札幌駅でお土産屋さんを冷やかしつつ、少々足を伸ばして北大まで。ここでも赤いグッズがちらほら目に入ります。そのちょっと前に学会で北大行ってたんだよねーと後輩から聞いた、2004年の台風で倒れたというポプラ並木を確認してから、北大の食堂へ行きました。11時開店で、やっと朝食です。
ここもるるぶにメニューが紹介されていたものがあるのですが、私は普段通りの食事とほとんど同じ、米飯・みそ汁・青菜のおひたし+小魚・焼き魚というメニューでした。レシートにはカロリーと、塩が何グラムだの細かい表記があります。私は291kcal。しかし、彼は名物と紹介されていたササミチーズカツと、新商品だかなんだかの豚肉丼みたいなやつと大きめの豆腐、サラダを頼んでカロリーは900近く。
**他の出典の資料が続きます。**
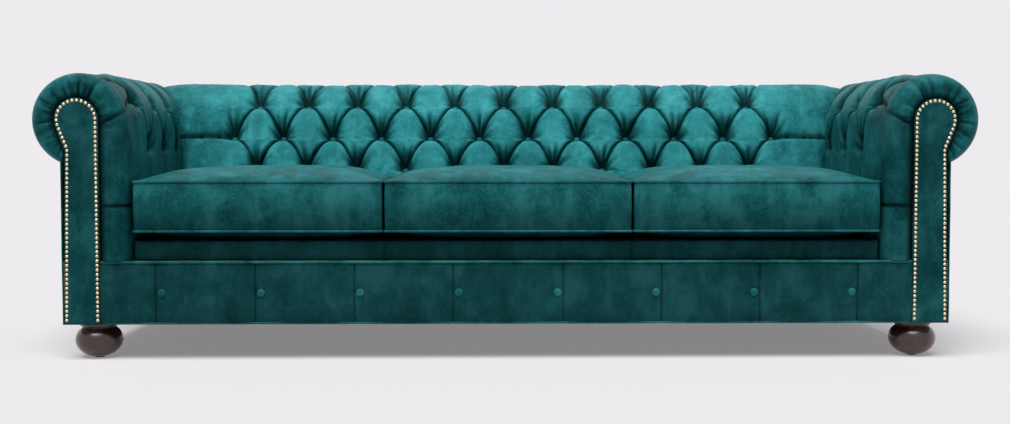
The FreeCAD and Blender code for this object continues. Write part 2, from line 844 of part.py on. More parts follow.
def foot_profile():
    """A turned bun foot: a round bun from its base to the neck under the frame."""
    middle = (foot_neck_height + glide_height) / 2
    points = [(foot_base_radius, glide_height), (foot_radius, middle), (foot_neck_radius, foot_neck_height)]
    bun = [Vector(r, 0, z) for r, z in arc_chords(*points, bun_chords)]
    low, high = bun[0], bun[-1]
    top = Vector(foot_neck_radius, 0, leg_height)
    bore = bolt_radius + bolt_clearance
    bore_base = leg_height - bolt_foot_depth
    edges = [
        *[line(p, q) for p, q in zip(bun, bun[1:])],
        line(high, top),
        line(top, Vector(bore, 0, leg_height)),
        line(Vector(bore, 0, leg_height), Vector(bore, 0, bore_base)),
        line(Vector(bore, 0, bore_base), Vector(0, 0, bore_base)),
        line(Vector(0, 0, bore_base), Vector(0, 0, glide_height)),
        line(Vector(0, 0, glide_height), low),
    ]
    return Part.Face(Part.Wire(edges))


def make_feet():
    """Bun feet with their glides, plates and bolts."""
    bun = foot_profile().revolve(Vector(0, 0, 0), Vector(0, 0, 1), 360)
    feet, plates, bolts, glides = {"front": [], "back": []}, [], [], []
    for side in (-1, 1):
        for name, w in (("front", foot_inset), ("back", foot_rear)):
            place = Vector(side * foot_x, front + w, 0)
            foot = bun.copy()
            foot.translate(place)
            feet[name].append(foot)
            half = plate_size / 2
            plate = box(place.x - half, place.x + half, w - half, w + half, leg_height, frame_base)
            hole = Part.makeCylinder(bolt_radius + bolt_clearance, frame_base, place)
            plates.append(plate.cut(hole))
            base = leg_height - bolt_foot_depth
            length = frame_base - base
            bolts.append(Part.makeCylinder(bolt_radius, length, place + Vector(0, 0, base)))
            glides.append(Part.makeCylinder(glide_radius, glide_height, place))
    save("front_feet", *feet["front"])
    save("back_feet", *feet["back"])
    save("foot_plates", *plates)
    save("foot_bolts", *bolts)
    save("foot_glides", *glides)


def make_dust_cover():
    half = seat_half + arm_frame - board
    low = frame_base - dust_cover_thickness
    rear = frame_rear - cushion_gap
    sheet = box(-half, half, apron_back, rear, low, frame_base)
    cut = plate_size / 2 + cushion_gap
    for side in (-1, 1):
        for w in (foot_inset, foot_rear):
            x = side * foot_x
            sheet = sheet.cut(box(x - cut, x + cut, w - cut, w + cut, leg_height, frame_base))
    save("dust_cover", sheet)


os.makedirs("parts", exist_ok=True)
back_cover = make_back()
for arm_side, arm_name in ((-1, "left"), (1, "right")):
    make_arm(arm_side, arm_name)
    make_arm_frame(arm_side, arm_name)
make_outside_covers()
make_seat_frame()
make_suspension(make_back_frame())
make_apron()
make_cushions(back_cover)
make_feet()
make_dust_cover()
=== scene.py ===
import json
import math

import bmesh
import bpy
import numpy as np
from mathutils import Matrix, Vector, noise


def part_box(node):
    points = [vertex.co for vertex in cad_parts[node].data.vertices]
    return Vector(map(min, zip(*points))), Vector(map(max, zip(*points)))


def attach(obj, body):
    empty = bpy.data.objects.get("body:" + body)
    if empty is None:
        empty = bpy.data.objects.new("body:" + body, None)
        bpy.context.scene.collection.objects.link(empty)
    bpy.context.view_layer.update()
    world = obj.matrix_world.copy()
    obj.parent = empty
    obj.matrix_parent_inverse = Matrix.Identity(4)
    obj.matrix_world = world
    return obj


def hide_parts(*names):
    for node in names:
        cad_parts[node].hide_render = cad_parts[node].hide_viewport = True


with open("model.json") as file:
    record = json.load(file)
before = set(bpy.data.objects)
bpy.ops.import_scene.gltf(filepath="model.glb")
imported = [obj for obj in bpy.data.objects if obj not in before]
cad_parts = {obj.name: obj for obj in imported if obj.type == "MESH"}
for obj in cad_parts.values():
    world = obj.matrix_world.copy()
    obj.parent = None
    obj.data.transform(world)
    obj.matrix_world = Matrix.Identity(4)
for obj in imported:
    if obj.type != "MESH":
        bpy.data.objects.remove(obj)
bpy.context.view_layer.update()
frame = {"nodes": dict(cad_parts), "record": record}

# Sizes shared with the CAD part, in metres
SEAT_HALF = 0.965
SEAT_DEPTH = 0.600
FRONT = -0.460
ROLL_HEIGHT = 0.617
FOLD_R = 0.098
ARM_ROLL = (0.135, 0.0)
BACK_ROLL = (0.200, 15.0)
MITRE = 0.320 / 0.255
ARM_FRAME = 0.173
ARM_OUTSIDE = 0.177
BACK_FRAME = ARM_FRAME * MITRE
APRON_TOP = 0.254
DECK_TOP = 0.305
LEG = 0.092
BUTTON_PITCH = 0.1497
BACK_ROWS = [0.008, 0.107, 0.206, 0.305]
ARM_ROWS = [0.009, 0.120, 0.231]
ARM_FIRST = 0.160
ARM_PITCH = 0.165
FACING_R = 0.056
ROLL_OUTER = 0.120

# Sizes of the leather's relief and of small details, in metres
FULL_PUFF = 0.034
ROLL_PUFF = 0.022
LIFT_LIMIT = 0.0335
PIT_ACROSS, PIT_ABOVE, PIT_BELOW = 0.020, 0.024, 0.016
CREASE = 0.0125
CREASE_LINE = 0.0034
PILLOW = 0.045
BACK_ARCH, ARM_ARCH = 0.024, 0.025
TUCKED = 0.012
INNER_DEPTH = 0.020
GAP = 0.0005
RIM_DEPTH = 0.045
TUCK_SEAM_Z = 0.397
OUTSIDE_TOP = 0.5025
BACK_OUTSIDE_TOP = 0.4975
APRON_BUTTON_Z = 0.173
APRON_PITCH = 0.254
DECK_HALF = 0.964
SEAM_X = 0.321
BUTTON_R, BUTTON_H = 0.0106, 0.0062
CUSHION_WELT_R = 0.0032
SIDE_INSET, FRONT_INSET = 0.0010, 0.009
FOOT_R = 0.061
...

これだけを見ても彼と私の体型の違いに納得がいくというものです。
球場でさんざんやったんですけれども、ガイドブックに書いてあったからってそれ全部食べてみるって、馬鹿の一つ覚えみたいで間抜けだよなあ。ぱっと見で食べてみたいもの食べれば良いじゃん。でも、美味しいよって紹介されていると、やっぱり食べたくなってしまうのです。そんでお腹いっぱいになるので、その他の目についたものを食べられない。
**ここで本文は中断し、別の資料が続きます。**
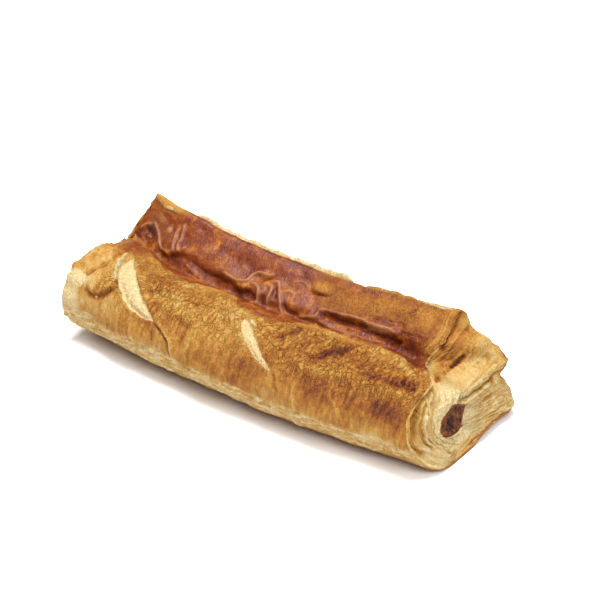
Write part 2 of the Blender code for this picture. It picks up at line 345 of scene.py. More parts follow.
    def end_x(self, side: Side, y: Array, z: Array) -> Array:
        """Return where an open end stands for points (y, z) of the section."""
        if side is Side.LEFT:
            tip = self.left_tip_step * step(28.0, 38.0, z)
            return tip + self.left_foot_round * step(self.left_foot_height, 0.0, z)
        valley = self.valley_end_step * bell(y, self.crease_y, self.valley_end_width) * step(19.5, 23.5, z)
        ridge = self.ridge_end_step * step(36.0, 46.0, y) * step(27.5, 31.0, z)
        front = self.front_end_round * step(6.0, -4.0, y)
        tongue = self.tongue_end_out * bell(z, self.upper_tongue_height, 4.5) * step(46.0, 54.0, y)
        return self.length - self.end_slope * z - valley - ridge - front + tongue

    def skin(self, along: Array, keys: Array) -> Array:
        """Return skin points as sections by points by (x, y, z), in millimetres from the left end."""
        points = self.section(along, keys)
        y, z = points[..., 0], points[..., 1]
        left = self.end_x(Side.LEFT, y, z)
        right = self.end_x(Side.RIGHT, y, z)
        x = left + (right - left) * along[:, None]
        return np.concatenate([x[..., None], points], axis=-1)

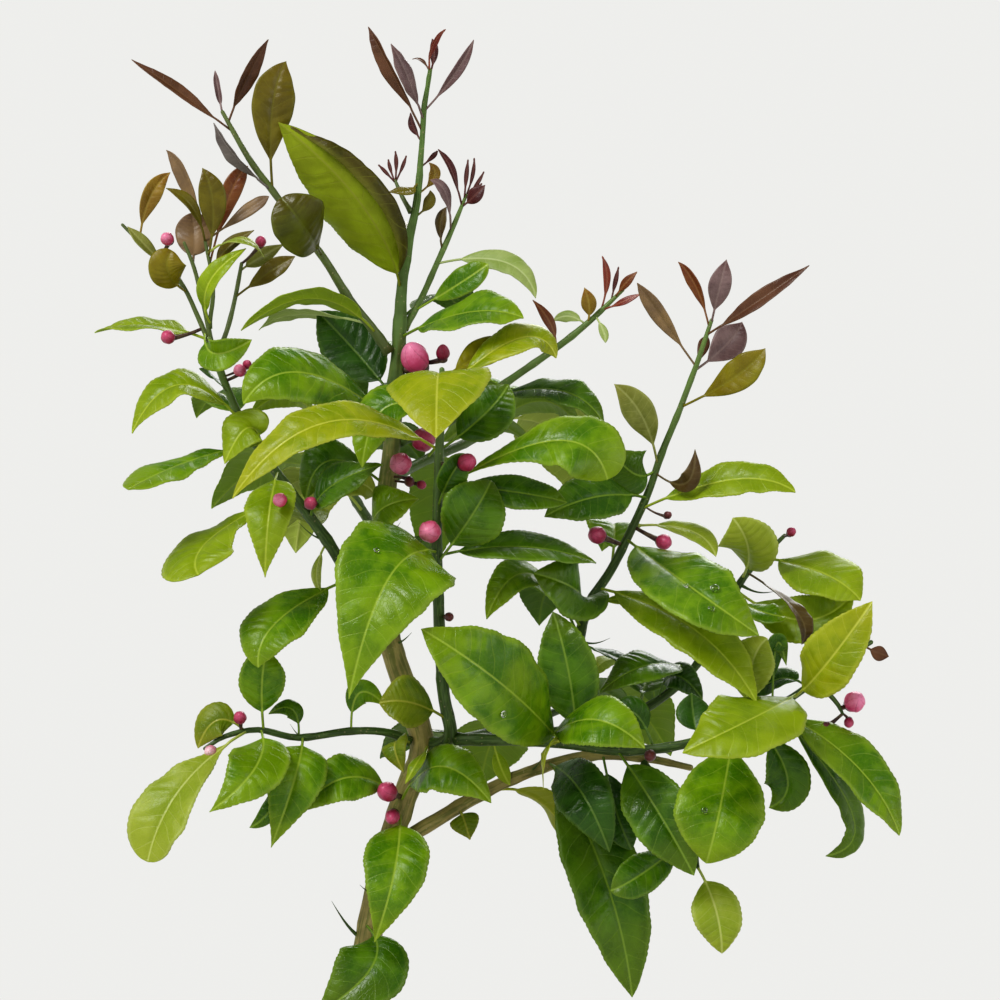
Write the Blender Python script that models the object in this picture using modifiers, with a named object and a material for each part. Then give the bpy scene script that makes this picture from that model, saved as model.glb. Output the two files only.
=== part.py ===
"""Potted lemon tree: a terracotta pot of soil, a bare trunk with its branches, and the leaves they carry.

Lengths in the tables are millimetres. X runs to the right, Y away from the front of the tree and Z up,
with the origin at the middle of the pot's base. The model itself is in metres.
"""
import math

import bmesh
import bpy
from mathutils import Vector

MM = 0.001

# Pot and soil
POT_HEIGHT = 205.0
POT_RIM_RADIUS = 108.0
POT_BAND_HEIGHT = 38.0
POT_BAND_STEP = 5.0
POT_BASE_RADIUS = 72.0
POT_WALL = 9.0
POT_FLOOR = 12.0
POT_EDGE_RADIUS = 3.0
SOIL_TOP = 185.0
SOIL_MOUND = 3.0
LATHE_STEPS = 48
FIT_GAP = 0.3

# Wood
FOOT_DEPTH = 55.0
POCKET_RADIUS = 9.0
TRUNK_SPACING = 13.0
TWIG_SPACING = 12.0
CUT_FACE_SIDES = 8

# Leaves
LEAF_THICKNESS = 0.8
STALK_LENGTH = 9.0
STALK_HALF_WIDTH = 0.7
STALK_GAP = 0.7
LEAF_ROWS = 7
LEAF_COLUMNS = 4
OUTLINE_RISE = 0.75
OUTLINE_FALL = 0.95
FOLD = 14.0
CURL = (-25.0, -25.0)

# Each stem is (parent, colour, [(x, y, z, radius), ...]), from where it leaves its parent to its end.
STEMS = {
    "trunk": (None, "bark", [
        (-5, 0, 130, 8.3), (-5, 0, 160, 8.3), (-5, 0, 188, 8.2), (-2, 0, 240, 7.4), (4, 0, 300, 6.6),
        (20, 0, 365, 6.0), (31, 0, 394, 6.0), (26, 0, 417, 5.8), (16, 0, 446, 5.5), (11, 0, 478, 5.2),
        (12, 0, 512, 4.8), (16, 0, 550, 4.3), (19, 0, 590, 3.9), (21, 0, 625, 3.5), (26, 0, 670, 2.5),
        (31, 0, 705, 2.1), (35, 0, 735, 1.3)]),
    "front_stem": ("trunk", "green", [
        (31, 0, 396, 3.4), (45, -14, 402, 3.3), (42, -26, 425, 3.0), (40, -34, 460, 2.8),
        (39, -38, 500, 2.5), (40, -40, 540, 2.2), (41.5, -42, 575, 1.8), (41.5, -43, 584, 1.3)]),
    "right_branch": ("front_stem", "green", [
        (44, -13, 401, 3.0), (60, -18, 401, 3.0), (80, -20, 401, 2.9), (105, -22, 399, 2.7),
        (130, -26, 396, 2.5), (160, -28, 399, 2.3), (190, -24, 409, 2.0), (215, -18, 422, 1.8),
        (240, -10, 440, 1.5), (255, -6, 449, 1.2)]),
    "rear_branch": ("trunk", "green", [
        (31, 0, 394, 3.0), (48, 8, 399, 2.9), (75, 16, 401, 2.7), (110, 20, 405, 2.5), (140, 22, 413, 2.3),
        (168, 26, 435, 2.1), (186, 30, 468, 1.9), (196, 32, 484, 1.7), (214, 30, 502, 1.0)]),
    "right_shoot": ("right_branch", "green", [
        (107, -22, 399, 2.8), (109, -6, 424, 2.7), (110, 8, 450, 2.6), (115, 14, 468, 2.5),
        (126, 16, 485, 2.4), (136, 14, 505, 2.2), (145, 12, 525, 2.1), (151, 10, 543, 2.0),
        (160, 8, 565, 1.8), (168.5, 6, 588, 1.6), (176, 5, 610, 1.2)]),
    "lower_branch": ("trunk", "bark", [
        (14, 0, 345, 3.6), (32, 6, 356, 3.5), (60, 12, 372, 3.3), (87, 18, 384, 3.0), (115, 22, 391, 2.6),
        (140, 26, 390, 2.2), (166, 26, 385, 1.6)]),
    "low_left_twig": ("trunk", "green", [
        (31, 0, 396, 2.2), (15, -9, 404, 2.0), (-5, -13, 405, 1.9), (-30, -17, 402, 1.7),
        (-50, -20, 406, 1.5), (-66, -23, 403, 1.2), (-76, -25, 397, 1.0)]),
    "left_branch": ("trunk", "green", [
        (12, 0, 467, 3.2), (-4, -9, 481, 3.0), (-16, -15, 500, 2.8), (-36, -21, 527, 2.5),
        (-47, -23, 542, 2.3), (-57, -23, 557, 2.1), (-66, -21, 577, 1.9), (-72, -19, 594, 1.6)]),
    "left_shoot": ("left_branch", "green", [
        (-72, -19, 592, 1.3), (-80, -17, 611, 1.2), (-90, -15, 630, 1.1), (-110, -11, 649, 0.9),
        (-118, -10, 657, 0.8)]),
    "upper_left_shoot": ("trunk", "green", [
        (19, 0, 587, 2.6), (7.5, -5, 604, 2.5), (-5, -10, 620, 2.3), (-17.5, -14, 640, 2.1),
        (-30, -16, 656, 1.9), (-42.5, -16, 673, 1.7), (-55, -16, 690, 1.5), (-68, -13, 713, 1.0)]),
    "upper_right_twig": ("trunk", "green", [
        (16, 0, 548, 2.4), (40, 10, 557, 2.2), (60, 18, 570, 2.0), (80, 22, 584, 1.9), (100, 24, 598, 1.7),
        (115, 24, 610, 1.5), (132, 24, 626, 0.9)]),
    "back_left_branch": ("trunk", "green", [
        (12, 0, 500, 2.8), (2, 28, 512, 2.6), (-8, 58, 528, 2.3), (-16, 86, 548, 1.8), (-20, 100, 566, 1.2)]),
    "back_right_branch": ("trunk", "green", [
        (14, 0, 530, 2.8), (32, 32, 540, 2.6), (54, 62, 550, 2.3), (72, 90, 562, 1.8), (80, 104, 574, 1.2)]),
    "back_low_branch": ("trunk", "green", [
        (30, 0, 392, 2.8), (48, 32, 398, 2.6), (76, 60, 404, 2.3), (102, 84, 412, 1.8), (116, 98, 420, 1.2)]),
}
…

悪循環だなあ。やはり同じところを何回か訪問しないとダメなのかもしれません。尾道ラーメンと讃岐うどんは、店なんか全然調べずに行って目についたところで食べましたが、譲ってそこまでって感じ。好奇心はあるんだけど冒険は苦手なので。ドラクエ以外は。
食事の後、外に出たら雨が降っていて、大通公園を散歩するというプランにすっかり嫌気がさしたらしく、彼が行くとこ無いなら野球観ると言い出したため、再び札幌ドームへ。食べたばかりなので球場グルメにはあまり気持ちが向かず、そのくせアイスクリームに興味を示し、ビールを飲む彼。いやほんと太るひとは食生活が違う。そんなに食うならスクワット応援しろ。
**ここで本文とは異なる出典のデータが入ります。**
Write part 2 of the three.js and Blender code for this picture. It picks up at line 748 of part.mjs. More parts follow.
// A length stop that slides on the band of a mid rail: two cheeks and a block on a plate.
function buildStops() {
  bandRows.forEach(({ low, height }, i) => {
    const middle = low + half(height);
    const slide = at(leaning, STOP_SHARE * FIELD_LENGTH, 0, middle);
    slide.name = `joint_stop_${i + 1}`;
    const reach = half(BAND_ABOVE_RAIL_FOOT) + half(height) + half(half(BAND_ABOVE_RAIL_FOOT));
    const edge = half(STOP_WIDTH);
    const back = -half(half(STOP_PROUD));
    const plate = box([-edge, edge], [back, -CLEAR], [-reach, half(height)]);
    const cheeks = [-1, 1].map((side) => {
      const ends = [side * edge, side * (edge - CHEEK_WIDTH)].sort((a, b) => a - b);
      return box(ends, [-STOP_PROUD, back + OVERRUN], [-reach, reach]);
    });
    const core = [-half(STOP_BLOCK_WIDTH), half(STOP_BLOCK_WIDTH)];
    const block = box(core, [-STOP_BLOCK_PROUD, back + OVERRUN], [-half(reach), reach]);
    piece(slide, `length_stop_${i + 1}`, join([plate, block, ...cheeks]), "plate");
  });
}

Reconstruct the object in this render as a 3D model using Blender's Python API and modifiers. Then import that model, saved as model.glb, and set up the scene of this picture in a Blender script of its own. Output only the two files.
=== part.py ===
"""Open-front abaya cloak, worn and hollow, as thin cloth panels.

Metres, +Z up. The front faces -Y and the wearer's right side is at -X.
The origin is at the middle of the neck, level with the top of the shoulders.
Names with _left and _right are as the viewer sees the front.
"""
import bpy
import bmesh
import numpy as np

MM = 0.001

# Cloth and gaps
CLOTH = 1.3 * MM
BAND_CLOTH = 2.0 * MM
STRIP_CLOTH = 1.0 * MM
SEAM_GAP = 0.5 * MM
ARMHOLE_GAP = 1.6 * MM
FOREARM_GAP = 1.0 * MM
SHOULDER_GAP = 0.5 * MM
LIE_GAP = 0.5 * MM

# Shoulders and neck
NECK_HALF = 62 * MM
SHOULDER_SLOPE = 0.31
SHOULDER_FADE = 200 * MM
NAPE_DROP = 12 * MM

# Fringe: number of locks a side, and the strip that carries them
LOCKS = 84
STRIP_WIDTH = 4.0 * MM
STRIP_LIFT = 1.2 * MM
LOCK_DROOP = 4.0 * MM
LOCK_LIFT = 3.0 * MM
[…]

飛行機にギリギリは嫌なので、8回あたりで途中退出した後、空港での夕食は彼が悩みに悩んだ結果札幌ラーメンになりました。結局スープカレーは食べていません。スープカレーと札幌ラーメンで悩みまくり、両方食べようかとまで言い出すので呆れました。どちらかがラーメン、どちらかがスープカレーで解決のはずが、ラーメンは醤油と塩を試したいんですって。観光客向けなのは分かっているけどコーン入りが気になるとか。腹がふくれることを第一義とする私とは考え方がまるで違います。
お土産は、とりあえずラーメンとスープカレー、六花亭のバターサンドと、同僚から指定のあったバームクーヘン、別の同僚から指定のあったジャガピリカ、ジャガイモから作ったおかき、そんなところです。彼氏は、北海道へ行ったとバレると困るからと、羽田に着いてからお台場土産を買っていました。なんでバレると困るのかちっとも分かりません。
羽田に着いて横浜行きのバスに乗ったところで彼からメールが来ました。「バターサンド買えば良かった。美味しそう」
デパートの北海道物産展をチェックしまくれ、と返事しておきました。
そのうちまた北海道来たいですね。野球はとりあえずもう良いので、まだ行ったことの無い十勝や宗谷、帯広に行ってみたいです。いやあの、負け惜しみじゃないです。悔しいけど、稲葉、かっこいいんだもん。武田勝、好きな投球するんだもん。